-- start --

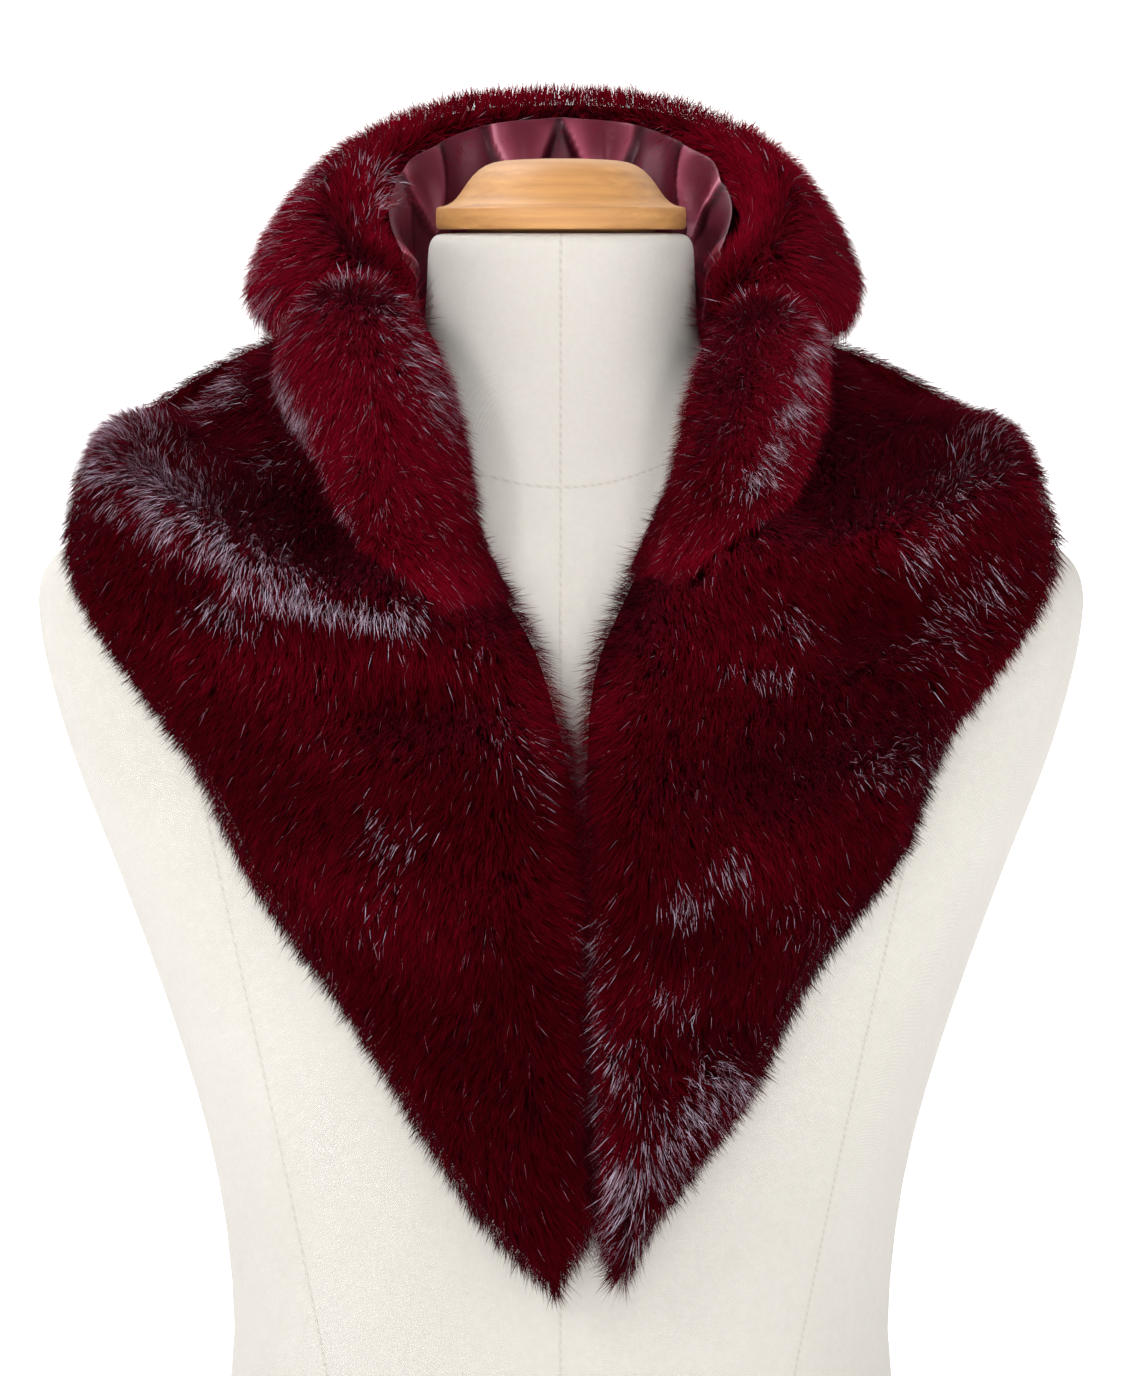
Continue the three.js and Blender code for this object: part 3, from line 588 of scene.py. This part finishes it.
def far_side(tree, start, way):
    """How far it is from just inside a surface to the other side of the piece."""
    hit = tree.ray_cast(start + way * RAY_INSIDE, way, THICKEST)
    return hit[3] if hit[3] is not None else THICKEST


def root_depths(node, mesh, tree, grows):
    """How deep under the solid's face the skin lies at each vertex: the roots are there."""
    depth = np.zeros(len(mesh.vertices))
    for face, grown in zip(mesh.polygons, grows):
        for k in face.vertices if grown else ():
            if depth[k] == 0:
                place, normal = mesh.vertices[k].co, mesh.vertices[k].normal
                toward = (form_tree.find_nearest(place)[0] - place).normalized()
                thick = min(far_side(tree, place, -normal), far_side(tree, place, toward))
                depth[k] = min(SHALLOW.get(node, HAIR_DEPTH), DEPTH_SHARE * thick)
    return depth


class Pile:
    """The hairs of one fur piece. Each of its arrays has a row for each hair."""

    def __init__(self, node, hairs, seed, end_foot):
        self.node = node
        self.hairs = hairs
        self.end_foot = end_foot
        self.rng = np.random.default_rng(seed)
        self.is_front = node.startswith("front")
        self.is_lapel = node.startswith("lapel")
        self.is_collar = node == "collar"

    def some(self, least, most):
        """A number for each hair, drawn evenly between two."""
        return self.rng.uniform(least, most, self.hairs)

    def waves(self, length):
        """A smooth number between about -1 and 1 that varies over a length: crossed waves."""
        total = np.zeros(self.hairs)
        for _ in range(WAVES):
            way = self.rng.normal(size=3)
            way *= 2 * math.pi / length / np.linalg.norm(way) * self.rng.uniform(0.7, 1.4)
            total += np.sin(self.spot @ way + self.rng.uniform(0, 2 * math.pi))
        return total / math.sqrt(WAVES)

    def scatter(self, mesh, grows, places, normals, depth):
        """Places for the hairs, spread evenly over the faces that they grow on."""
        mesh.calc_loop_triangles()
        grown = [t.vertices[:] for t in mesh.loop_triangles if grows[t.polygon_index]]
        triangles = np.array(grown)
        a, b, c = (places[triangles[:, k]] for k in range(3))
        sizes = np.linalg.norm(np.cross(b - a, c - a), axis=1) / 2
        self.cloth_area = sizes.sum()
        chosen = triangles[self.rng.choice(len(triangles), self.hairs, p=sizes / self.cloth_area)]
        u, v = self.rng.random(self.hairs), self.rng.random(self.hairs)
        u, v = np.where(u + v > 1, 1 - u, u), np.where(u + v > 1, 1 - v, v)
        weights = np.stack([1 - u - v, u, v], axis=1)[:, :, None]
        self.spot = (places[chosen] * weights).sum(axis=1)
        self.height = self.spot[:, 2]
        self.normal = unit((normals[chosen] * weights).sum(axis=1))
        self.deep = (depth[chosen] * weights[:, :, 0]).sum(axis=1)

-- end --

Copy all data exactly, start to finish.

_EXERCISE ANSWER_.
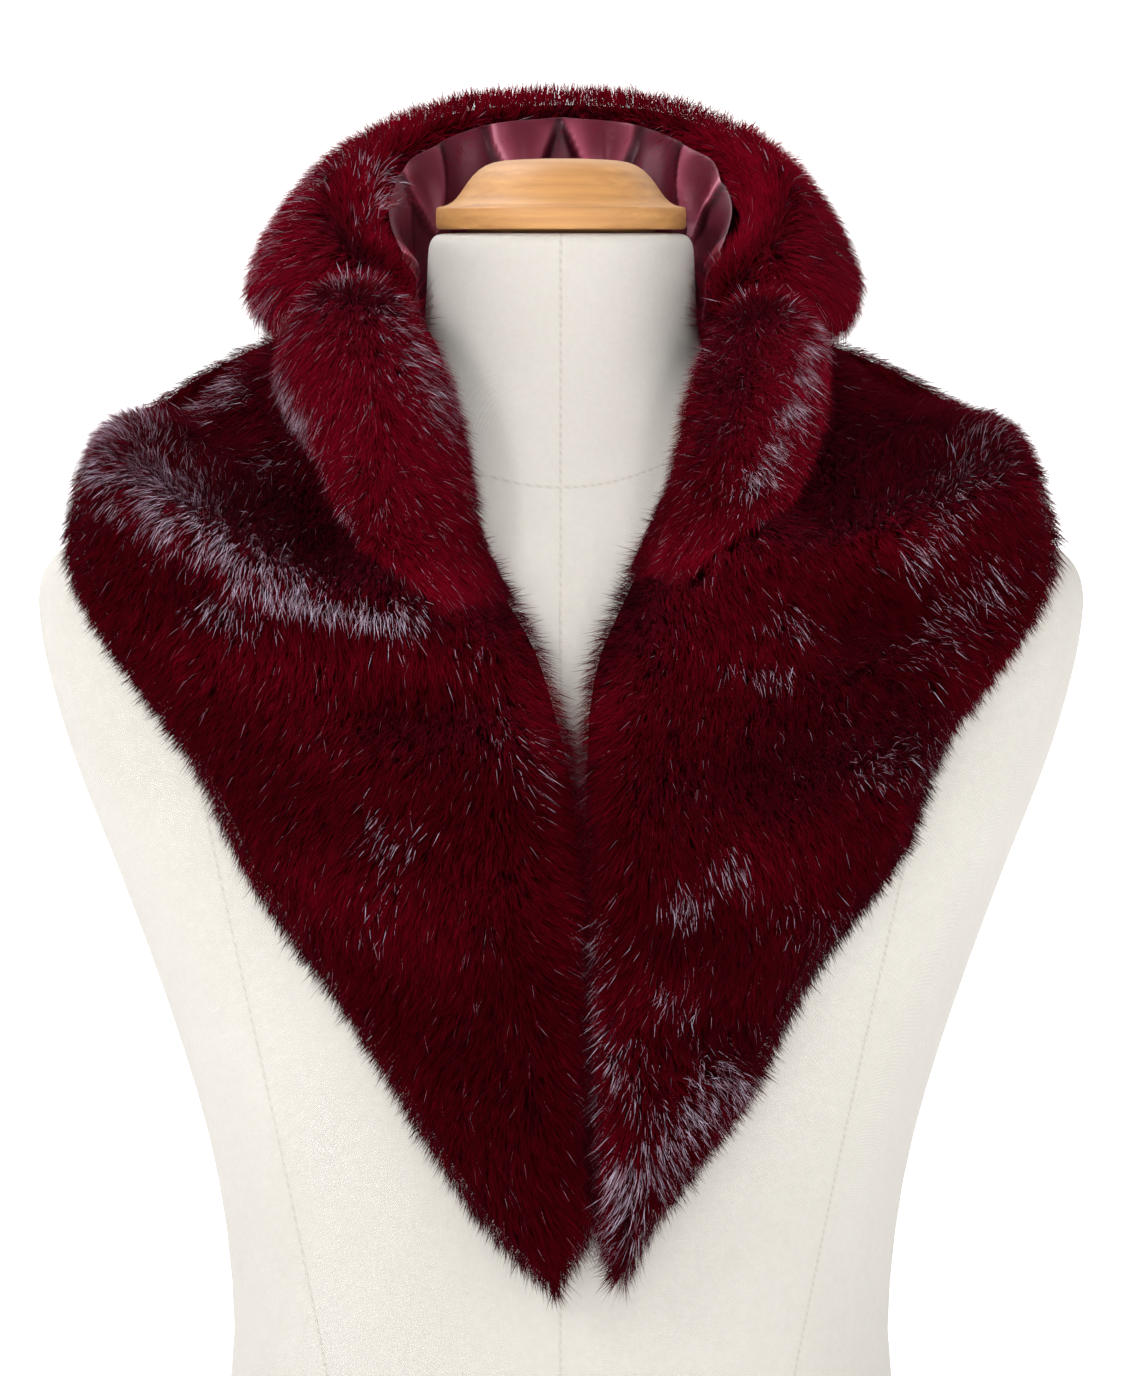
Continue the three.js and Blender code for this object: part 3, from line 588 of scene.py. This part finishes it.
def far_side(tree, start, way):
    """How far it is from just inside a surface to the other side of the piece."""
    hit = tree.ray_cast(start + way * RAY_INSIDE, way, THICKEST)
    return hit[3] if hit[3] is not None else THICKEST


def root_depths(node, mesh, tree, grows):
    """How deep under the solid's face the skin lies at each vertex: the roots are there."""
    depth = np.zeros(len(mesh.vertices))
    for face, grown in zip(mesh.polygons, grows):
        for k in face.vertices if grown else ():
            if depth[k] == 0:
                place, normal = mesh.vertices[k].co, mesh.vertices[k].normal
                toward = (form_tree.find_nearest(place)[0] - place).normalized()
                thick = min(far_side(tree, place, -normal), far_side(tree, place, toward))
                depth[k] = min(SHALLOW.get(node, HAIR_DEPTH), DEPTH_SHARE * thick)
    return depth


class Pile:
    """The hairs of one fur piece. Each of its arrays has a row for each hair."""

    def __init__(self, node, hairs, seed, end_foot):
        self.node = node
        self.hairs = hairs
        self.end_foot = end_foot
        self.rng = np.random.default_rng(seed)
        self.is_front = node.startswith("front")
        self.is_lapel = node.startswith("lapel")
        self.is_collar = node == "collar"

    def some(self, least, most):
        """A number for each hair, drawn evenly between two."""
        return self.rng.uniform(least, most, self.hairs)

    def waves(self, length):
        """A smooth number between about -1 and 1 that varies over a length: crossed waves."""
        total = np.zeros(self.hairs)
        for _ in range(WAVES):
            way = self.rng.normal(size=3)
            way *= 2 * math.pi / length / np.linalg.norm(way) * self.rng.uniform(0.7, 1.4)
            total += np.sin(self.spot @ way + self.rng.uniform(0, 2 * math.pi))
        return total / math.sqrt(WAVES)

    def scatter(self, mesh, grows, places, normals, depth):
        """Places for the hairs, spread evenly over the faces that they grow on."""
        mesh.calc_loop_triangles()
        grown = [t.vertices[:] for t in mesh.loop_triangles if grows[t.polygon_index]]
        triangles = np.array(grown)
        a, b, c = (places[triangles[:, k]] for k in range(3))
        sizes = np.linalg.norm(np.cross(b - a, c - a), axis=1) / 2
        self.cloth_area = sizes.sum()
        chosen = triangles[self.rng.choice(len(triangles), self.hairs, p=sizes / self.cloth_area)]
        u, v = self.rng.random(self.hairs), self.rng.random(self.hairs)
        u, v = np.where(u + v > 1, 1 - u, u), np.where(u + v > 1, 1 - v, v)
        weights = np.stack([1 - u - v, u, v], axis=1)[:, :, None]
        self.spot = (places[chosen] * weights).sum(axis=1)
        self.height = self.spot[:, 2]
        self.normal = unit((normals[chosen] * weights).sum(axis=1))
        self.deep = (depth[chosen] * weights[:, :, 0]).sum(axis=1)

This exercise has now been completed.